CAD and scene scripts
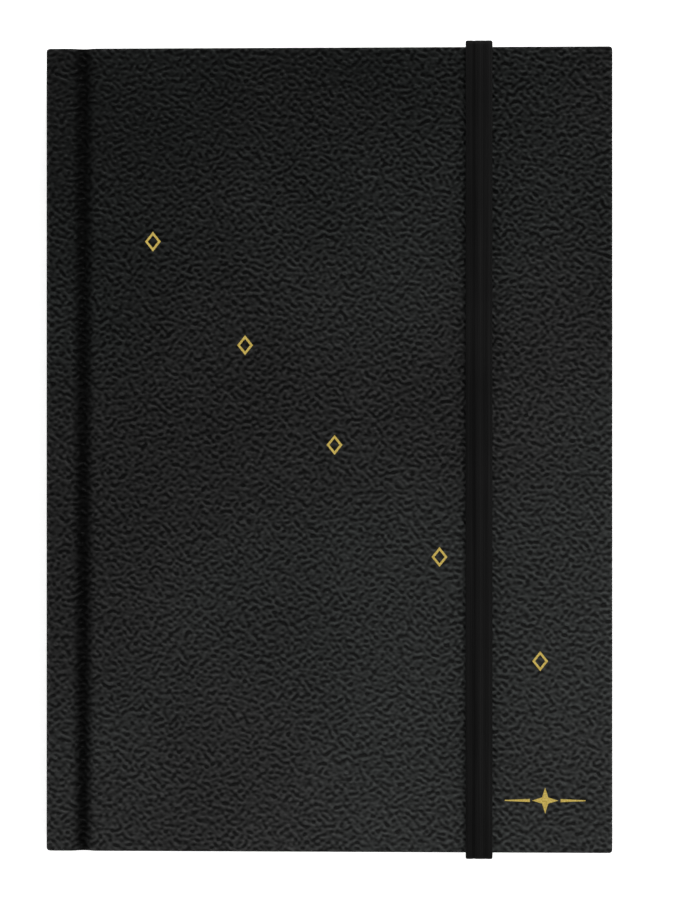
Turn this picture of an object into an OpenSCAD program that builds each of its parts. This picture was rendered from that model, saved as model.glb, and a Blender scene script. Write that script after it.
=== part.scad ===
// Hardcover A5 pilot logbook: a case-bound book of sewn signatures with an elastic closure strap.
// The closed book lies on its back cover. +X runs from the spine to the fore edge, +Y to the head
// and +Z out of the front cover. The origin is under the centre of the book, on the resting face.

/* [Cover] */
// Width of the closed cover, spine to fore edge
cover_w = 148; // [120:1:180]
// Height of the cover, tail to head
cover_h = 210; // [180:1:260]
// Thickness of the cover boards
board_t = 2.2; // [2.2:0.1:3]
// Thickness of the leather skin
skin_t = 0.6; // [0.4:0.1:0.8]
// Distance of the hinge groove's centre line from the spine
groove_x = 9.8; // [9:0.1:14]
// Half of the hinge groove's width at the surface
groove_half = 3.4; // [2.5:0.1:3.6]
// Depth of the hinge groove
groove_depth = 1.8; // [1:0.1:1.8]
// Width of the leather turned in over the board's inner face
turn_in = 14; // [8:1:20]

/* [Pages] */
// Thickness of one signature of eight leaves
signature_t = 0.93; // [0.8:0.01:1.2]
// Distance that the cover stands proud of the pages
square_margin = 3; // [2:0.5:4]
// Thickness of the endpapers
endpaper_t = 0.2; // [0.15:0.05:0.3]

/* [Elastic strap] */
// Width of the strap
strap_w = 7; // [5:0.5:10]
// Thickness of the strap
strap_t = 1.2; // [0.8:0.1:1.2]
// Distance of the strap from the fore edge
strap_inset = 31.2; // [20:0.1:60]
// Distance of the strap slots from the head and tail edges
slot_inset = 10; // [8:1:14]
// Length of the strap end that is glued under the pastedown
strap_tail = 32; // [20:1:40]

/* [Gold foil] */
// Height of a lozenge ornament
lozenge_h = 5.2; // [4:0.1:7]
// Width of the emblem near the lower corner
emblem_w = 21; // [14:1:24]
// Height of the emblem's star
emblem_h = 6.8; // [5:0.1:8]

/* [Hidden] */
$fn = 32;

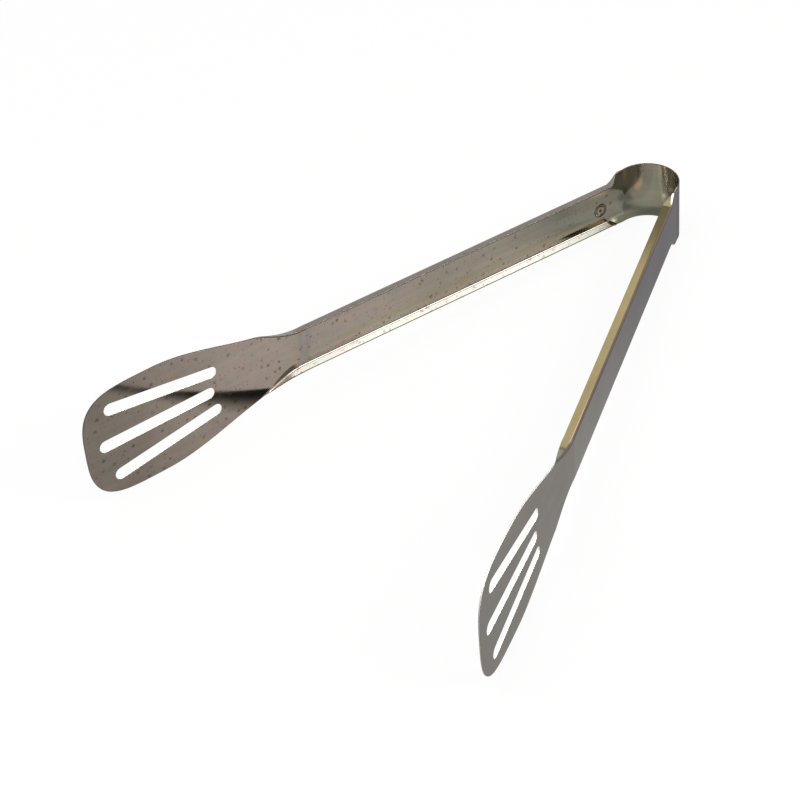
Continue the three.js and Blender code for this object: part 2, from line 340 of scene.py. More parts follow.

SET EXERCISE ▸ Read the lines above. Gather those in which the string "that" is found.

WRITTEN ANSWER ▸
Turn this picture of an object into an OpenSCAD program that builds each of its parts. This picture was rendered from that model, saved as model.glb, and a Blender scene script. Write that script after it.
// Distance that the cover stands proud of the pages
// Length of the strap end that is glued under the pastedown